Saturday, 27 April 2013

The Last Temptation III

More curious features of James Blish's "A Style in Treason" (Anywhen, New York, 1970):

(i) Some professional traitors are valuable because they can never have an identity crisis but Simon is High Earth's most distinguished traitor because he has them regularly (p. 15). I am not sure what this means.

(ii) "'...Gro's own horns...'" (p. 54) ER Eddison's Gro was a member of a horned race, as far as I remember, although this cannot be true of the Traitors' Guilds' Lord Gro.

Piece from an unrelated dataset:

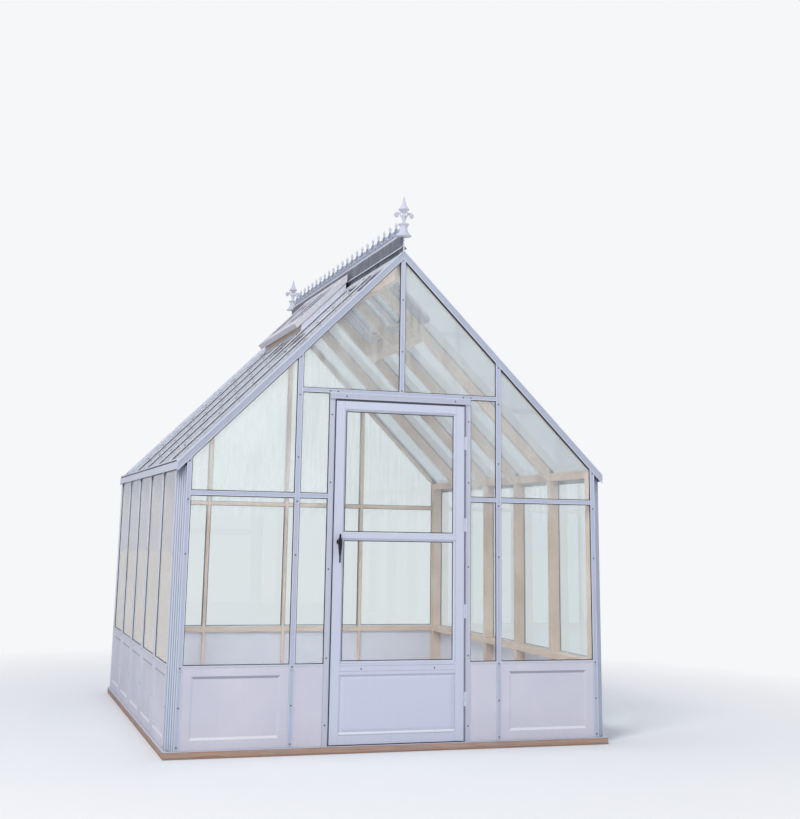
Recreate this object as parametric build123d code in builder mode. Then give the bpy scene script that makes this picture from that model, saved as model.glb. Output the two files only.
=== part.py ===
from build123d import *
import math
import os

# Glass greenhouse: white aluminium glazing bars over a timber frame, a 45 degree
# roof with two vents, a decorated ridge and one hinged door in the front gable.
# Millimetres. +Z is up, the front gable faces -Y and the origin is the centre of
# the footprint box at ground level.

os.makedirs("parts", exist_ok=True)

# Plan
half_width = 1330.0
bay_length = 568.0
bay_count = 5
end_margin = 48.0
mullion_x = 632.0

# Heights above the ground
timber_height = 38.0
lip_thickness = 3.0
sill_height = 485.0
lower_joint_z = 454.0
upper_joint_z = 1371.0
mid_bar_z = 1426.0
head_bar_z = 2042.0
eave_height = 1605.0
roof_pitch = 45.0

# Layers of a wall or a slope, counted inwards from the outer face of the cap strips
cap_depth = 10.0
pane_depth = 6.0
stud_depth = 64.0
gable_stud_depth = 20.0
gable_rafter_depth = 26.0
roof_skin = 4.0
strip_channel = 1.2

# Widths of what shows on the faces
stud_width = 38.0
gable_stud_width = 22.0
strip_width = 30.0
corner_strip_width = 28.0
strip_bead = 4.0
web_width = 6.0
mid_bar_width = 26.0
head_bar_width = 24.0
jamb_strip_width = 35.5
jamb_pane_cover = 12.0
jamb_liner = 4.0
jamb_bead_width = 6.0
jamb_bead_proud = 2.0
jamb_groove_width = 2.0
corner_cover_leg = 50.0
cover_thickness = 6.0
flute_radius = 3.0
flute_pitch = 15.0

# Clearances
joint_gap = 0.4
cap_joint = 1.5
pane_gap = 0.5
swing_gap = 5.0

# Base
timber_width = 90.0
timber_reach = 8.0
lip_reach = 10.0

# Knee walls
sill_rail_height = 38.0
sill_thickness = 8.0
panel_proud = 4.0
panel_margin = 50.0
panel_top_margin = 49.0
panel_bottom_margin = 53.0
recess_depth = 5.0
recess_bevel = 14.0

# Timber of the roof
eave_plate_drop = 27.0
eave_plate_height = 49.0
ridge_beam_depth = 138.0
ridge_beam_width = 38.0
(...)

(iii) Lord Gro writes that the question why entrust traitors with important information should never be answered but he writes this in The Discourses which therefore are not public documents?

(iv) Simon's original mission was simply to bribe the Boadacean Traitor-in-Chief, Valkol, but, when this failed, he had to devise an alternative plan. However, I am still not clear how offering Valkol documents damaging to High Earth, then adding further documentation for a Boadacea-High Earth alliance when Valkol was not expecting this was supposed to work.

(v) Gro writes that traitors should have no personal loyalty to rulers because it "...tears the economic tissue..." and that "For the professional, loyalty is a tool, not a value." (p. 28) But Simon is motivated throughout by obligation to High Earth and hatred of the Green Exarch, not by economics, and the story would have taken a strange turn if he had suddenly accepted a large payment from Boadacea and hidden from High Earth, as Da-Ud suggests.

(vi) Did Simon come to Boadacea to bribe, "...to gull..." or to forge an alliance? (p. 29)

(vii) High Earth has ways of showing displeasure with "...failed traitors..." (pp. 38-39) So they expect him to forge an alliance with Boadacea, not to sell them out, even though he is a "traitor" with no personal loyalty to them?

There may be more but that is it for now.

28/4/13: (viii) Why will Simon be no further use to High Earth after his experience on Boadacea?